A Transparência Brasil solicita que o relator do Orçamento, senador Angelo Coronel, e o presidente do Congresso Nacional, senador Rodrigo Pacheco (PSD-MG), providenciem a realização de ao menos uma audiência pública sobre o PLP 172/2024, o mais brevemente possível.

A votação de uma legislação para aprimorar o gasto público e garantir a entrega efetiva de serviços não deve ter como único incentivo a celeridade na liberação de recursos, mas sim o interesse coletivo de criar um arcabouço de regras consistente e eficaz para despesas de qualidade.

Principais problemas da proposta

♦ O art. 6º, § 1º estabelece que as emendas Pix devem priorizar obras inacabadas, mas não define como isso ocorrerá, ou que proporção das obras as emendas devem cobrir, o que torna a medida inócua, na prática;

♦ O art. 6º, § 2º não soluciona por completo a falta de transparência na apresentação de emendas Pix. A obrigação de informar o objeto não impede que tal informação seja genérica, e não há impedimento para as emendas serem desmembradas após a aprovação da Lei Orçamentária Anual (LOA), já na fase de execução. Tampouco estabelece que o ente beneficiado deverá aplicar o recurso recebido no objeto indicado pelo parlamentar ao apresentar a emenda, mantendo a lógica de extrema liberdade de uso do dinheiro que é incompatível com a Constituição;

♦ O art. 11 se propõe a definir “projetos e ações estruturantes”, mas a lista é extensa e genérica, abrindo inúmeras possibilidades. Se tudo pode ser estruturante, nada é estruturante, afinal.

♦ O art. 16, inciso I cria uma nova dinâmica nas comissões temáticas, transformando-as, para fins de apresentação de emendas, em comissões de bancada partidária, o que não traz benefício algum – se não trouxer prejuízos –, ao estabelecer o recebimento de sugestões dos líderes partidários. Não se estabelece como as bancadas serão consultadas e quais os critérios para contemplação das propostas nas emendas;

♦ Mantém as brechas para que a indicação dos beneficiários das emendas coletivas (bancada e comissão) ocorra após a aprovação da Lei Orçamentária, na fase de execução;

♦ Mantém as brechas para a individualização das emendas coletivas, e dessa forma permanece a falta de transparência sobre os reais autores/patrocinadores das indicações;

♦ Estabelece (art. 7º, § 5º) a obrigatoriedade de os entes beneficiados observarem as normas relativas a licitações e contratos apenas as emendas com finalidade definida – o que já é o caso –, mas não o faz para as emendas Pix;

♦ Estabelece (art. 9º) apenas às emendas coletivas o dever de se basear em listas de priorização de programações, projetos e critérios apresentadas por ministérios e outros órgãos de execução de políticas públicas.
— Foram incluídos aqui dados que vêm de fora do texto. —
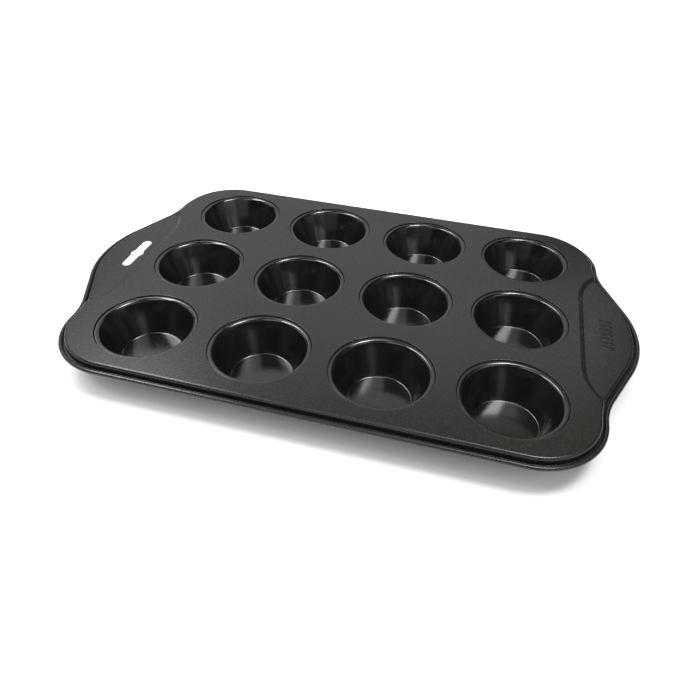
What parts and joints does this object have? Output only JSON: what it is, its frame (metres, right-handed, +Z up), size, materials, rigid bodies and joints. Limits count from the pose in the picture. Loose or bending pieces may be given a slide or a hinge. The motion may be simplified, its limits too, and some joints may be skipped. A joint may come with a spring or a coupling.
{
  "type": "muffin tin",
  "caption": "Rectangular muffin tin: deep round cups set in a coated steel deck with a wired rolled rim, two sunken end handles and a hanging slot.",
  "frame": {"origin": "under the middle of the tin, at the level of the cups' feet", "axes": "+X along the tin, from the handle with the hanging slot to the handle with the grip ribs; +Y across it; +Z up, out of the cups' mouths"},
  "size_m": [0.46, 0.295, 0.029],
  "materials": {
    "deck_coating": "satin dark grey non-stick coating with a fine speckle on pressed steel",
    "cup_coating": "semi-gloss dark grey non-stick coating on deep-drawn steel",
    "wire_steel": "plain drawn steel wire"
  },
  "bodies": {
    "root": {"deck_plate": "deck_coating", "rim_wire": "wire_steel", "cup_front_1": "cup_coating", "cup_front_2": "cup_coating", "cup_front_3": "cup_coating", "cup_front_4": "cup_coating", "cup_middle_1": "cup_coating", "cup_middle_2": "cup_coating", "cup_middle_3": "cup_coating", "cup_middle_4": "cup_coating", "cup_back_1": "cup_coating", "cup_back_2": "cup_coating", "cup_back_3": "cup_coating", "cup_back_4": "cup_coating"}
  },
  "joints": []
}
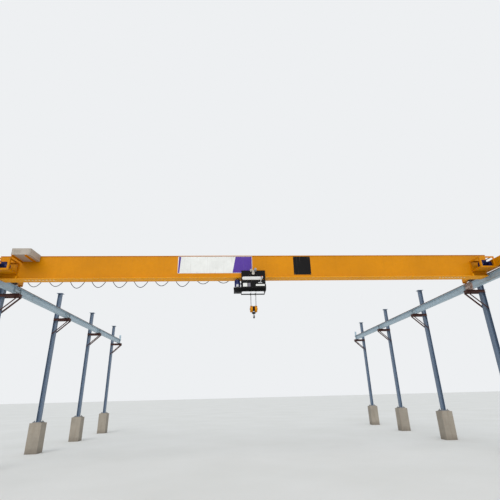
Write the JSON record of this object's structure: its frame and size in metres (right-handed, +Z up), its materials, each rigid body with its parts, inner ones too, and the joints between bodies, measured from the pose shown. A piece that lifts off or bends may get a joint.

O ideal seria que todas as modalidades de emenda assim o fossem;

♦ Não inclui exigência de que entes beneficiados de emendas Pix prestem contas sobre a execução dos recursos, ignorando exige a prestação de contas dos entes beneficiados de emendas Pix, contrariando a Instrução Normativa nº 93 do Tribunal de Contas da União, as liminares do Supremo Tribunal Federal nas Ações Diretas de Inconstitucionalidade nº 7695 e nº 7688 e a Lei de Diretrizes Orçamentárias de 2024.

♦ Não estabelece um rol mínimo e padronizado de informações que devem constar nas atas das reuniões de bancada e de comissão que definem as emendas a serem apresentadas, tampouco determina que as informações sejam publicadas em formato estruturado e sejam interoperáveis com os sistemas do governo federal, como Transferegov e Portal da Transparência.

♦ Não estabelece periodicidade e critérios de seleção (amostra) para os “relatórios periódicos de monitoramento e avaliação” (art. 19, § 2º, II), e dá ao Congresso a prerrogativa de definir o escopo do monitoramento por meio de resolução interna (art. 20), sem garantia de debate público.

♦ Não estabelece rol mínimo de dados que devem ser disponibilizados em transparência ativa, utilizando-se de redação genérica (art. 27).

♦ Não faz nenhuma menção ao Transferegov, que é a plataforma oficial de operacionalização e rastreabilidade das transferências da União, tampouco ao Portal Nacional de Contratações Públicas.